Records to process:
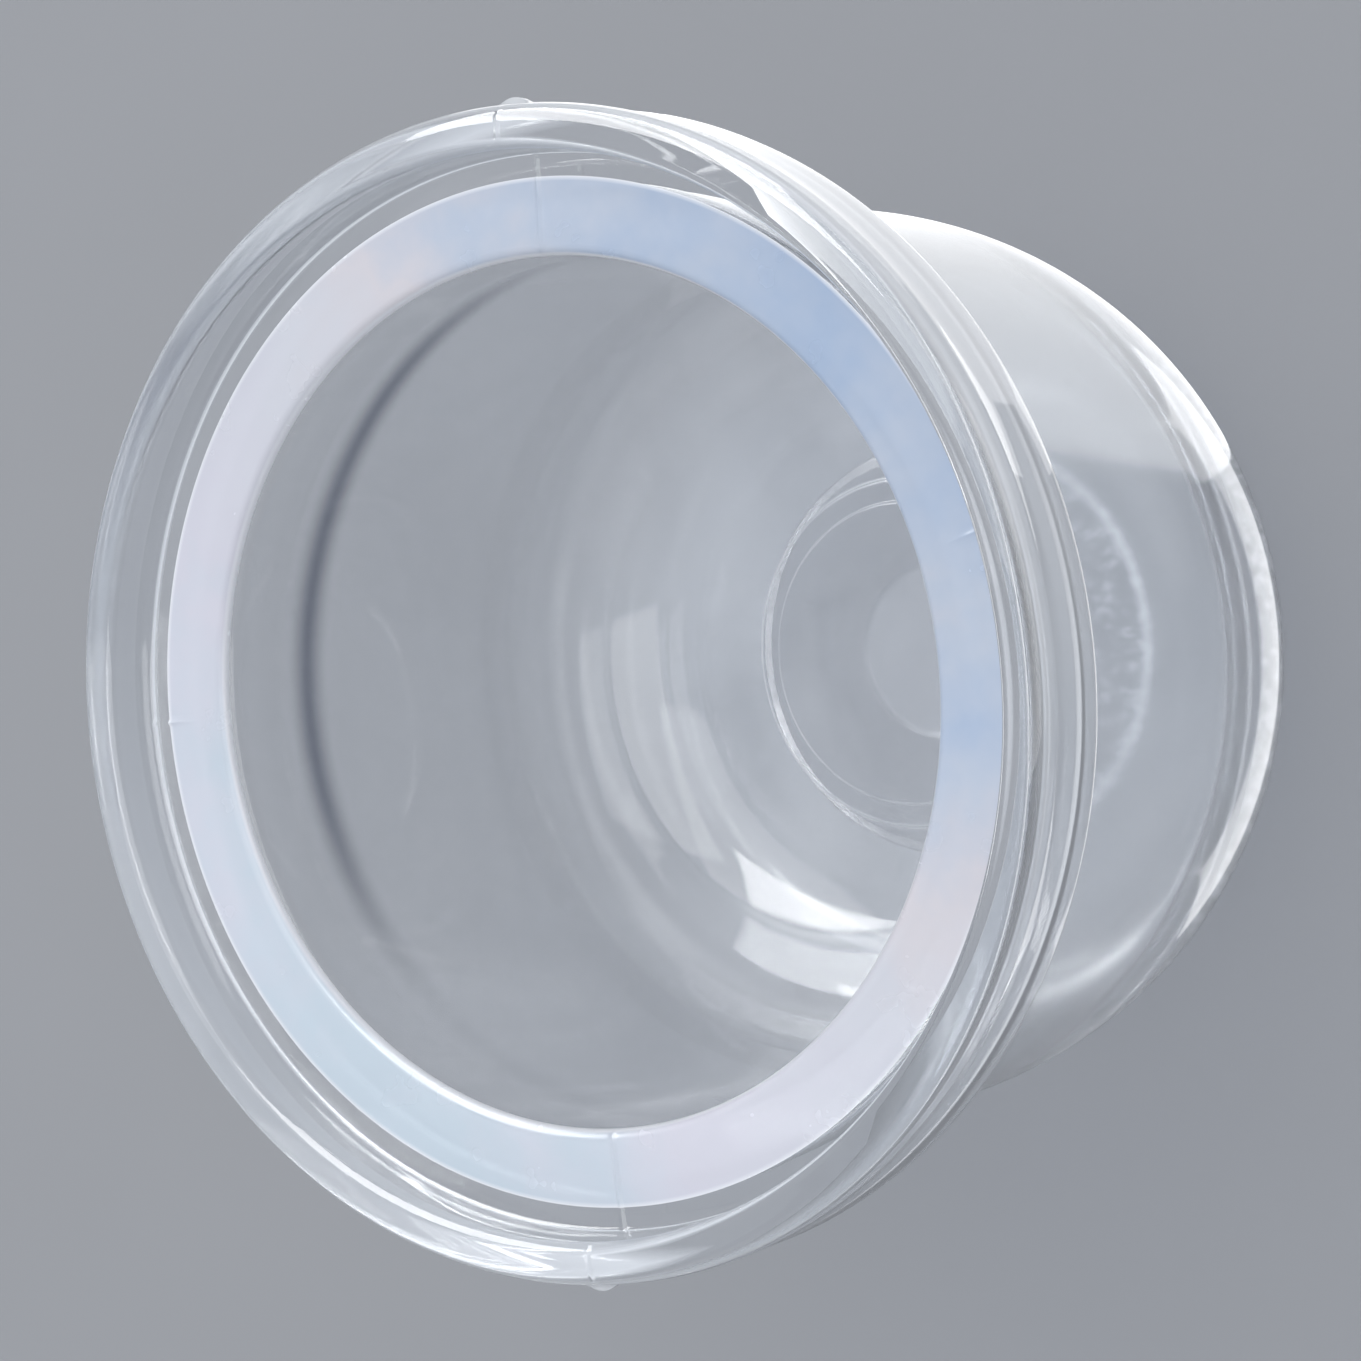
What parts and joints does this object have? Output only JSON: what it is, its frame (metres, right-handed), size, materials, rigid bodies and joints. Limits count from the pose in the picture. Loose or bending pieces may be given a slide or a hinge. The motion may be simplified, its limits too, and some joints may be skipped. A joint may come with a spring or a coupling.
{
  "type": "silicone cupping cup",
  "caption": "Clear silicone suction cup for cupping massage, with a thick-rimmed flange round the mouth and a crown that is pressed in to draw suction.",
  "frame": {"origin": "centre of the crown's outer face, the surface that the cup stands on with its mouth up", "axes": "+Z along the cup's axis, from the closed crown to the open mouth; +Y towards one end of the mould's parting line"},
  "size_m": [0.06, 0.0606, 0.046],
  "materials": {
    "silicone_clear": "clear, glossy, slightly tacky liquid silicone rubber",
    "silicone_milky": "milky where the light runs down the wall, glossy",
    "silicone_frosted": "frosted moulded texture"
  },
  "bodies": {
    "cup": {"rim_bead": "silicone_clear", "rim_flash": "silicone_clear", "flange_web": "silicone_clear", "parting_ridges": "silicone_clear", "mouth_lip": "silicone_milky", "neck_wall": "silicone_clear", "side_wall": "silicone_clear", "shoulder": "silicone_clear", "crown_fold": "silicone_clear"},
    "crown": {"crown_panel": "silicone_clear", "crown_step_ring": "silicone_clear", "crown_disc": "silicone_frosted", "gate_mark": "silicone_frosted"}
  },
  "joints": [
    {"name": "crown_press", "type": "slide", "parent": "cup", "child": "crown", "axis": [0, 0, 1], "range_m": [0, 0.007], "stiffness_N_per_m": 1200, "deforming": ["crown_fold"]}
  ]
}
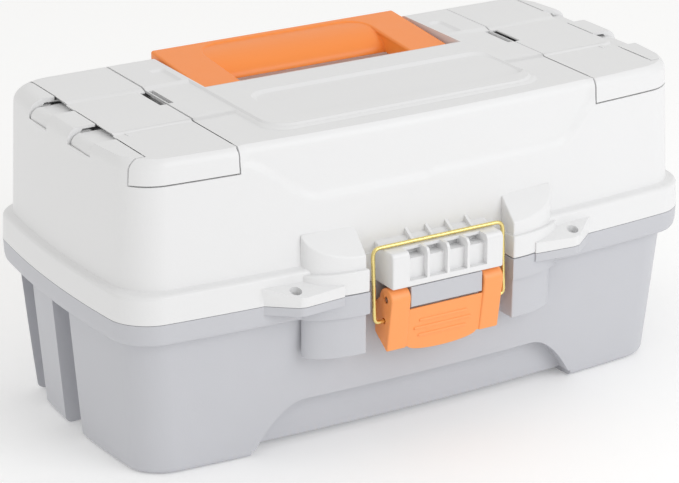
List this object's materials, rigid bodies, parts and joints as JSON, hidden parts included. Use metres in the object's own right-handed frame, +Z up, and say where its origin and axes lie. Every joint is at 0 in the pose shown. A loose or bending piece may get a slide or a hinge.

What to work on:
Quote each line above in full, word for word.

Task response:
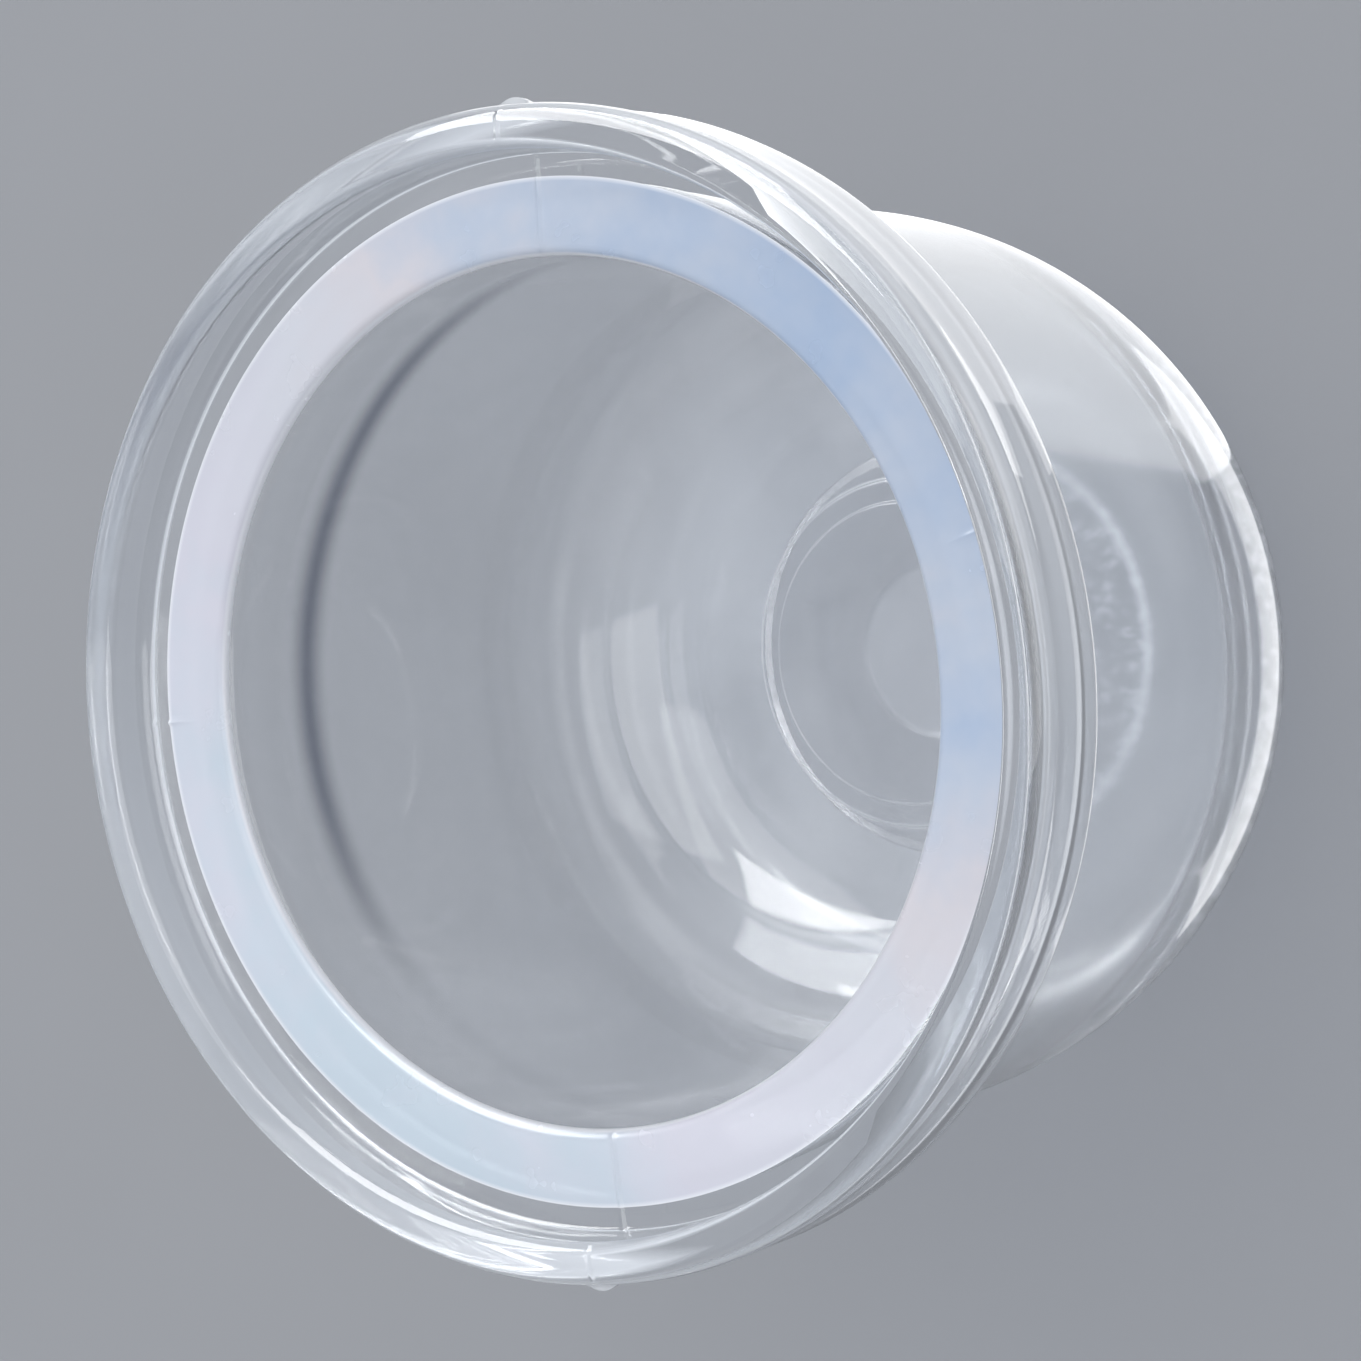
What parts and joints does this object have? Output only JSON: what it is, its frame (metres, right-handed), size, materials, rigid bodies and joints. Limits count from the pose in the picture. Loose or bending pieces may be given a slide or a hinge. The motion may be simplified, its limits too, and some joints may be skipped. A joint may come with a spring or a coupling.
{
  "type": "silicone cupping cup",
  "caption": "Clear silicone suction cup for cupping massage, with a thick-rimmed flange round the mouth and a crown that is pressed in to draw suction.",
  "frame": {"origin": "centre of the crown's outer face, the surface that the cup stands on with its mouth up", "axes": "+Z along the cup's axis, from the closed crown to the open mouth; +Y towards one end of the mould's parting line"},
  "size_m": [0.06, 0.0606, 0.046],
  "materials": {
    "silicone_clear": "clear, glossy, slightly tacky liquid silicone rubber",
    "silicone_milky": "milky where the light runs down the wall, glossy",
    "silicone_frosted": "frosted moulded texture"
  },
  "bodies": {
    "cup": {"rim_bead": "silicone_clear", "rim_flash": "silicone_clear", "flange_web": "silicone_clear", "parting_ridges": "silicone_clear", "mouth_lip": "silicone_milky", "neck_wall": "silicone_clear", "side_wall": "silicone_clear", "shoulder": "silicone_clear", "crown_fold": "silicone_clear"},
    "crown": {"crown_panel": "silicone_clear", "crown_step_ring": "silicone_clear", "crown_disc": "silicone_frosted", "gate_mark": "silicone_frosted"}
  },
  "joints": [
    {"name": "crown_press", "type": "slide", "parent": "cup", "child": "crown", "axis": [0, 0, 1], "range_m": [0, 0.007], "stiffness_N_per_m": 1200, "deforming": ["crown_fold"]}
  ]
}
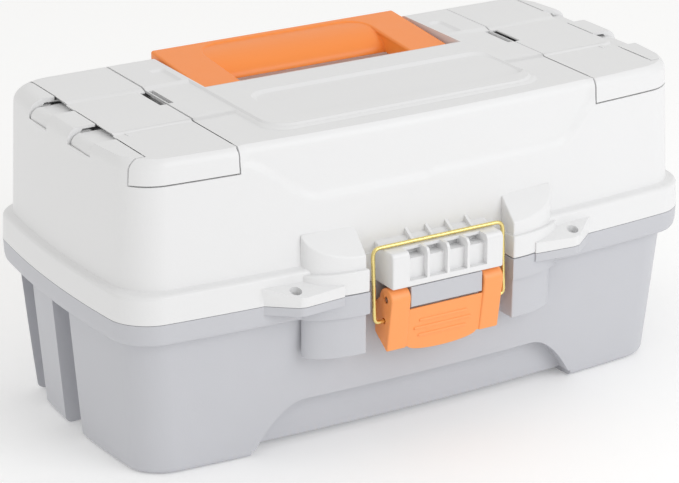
List this object's materials, rigid bodies, parts and joints as JSON, hidden parts included. Use metres in the object's own right-handed frame, +Z up, and say where its origin and axes lie. Every joint is at 0 in the pose shown. A loose or bending piece may get a slide or a hinge.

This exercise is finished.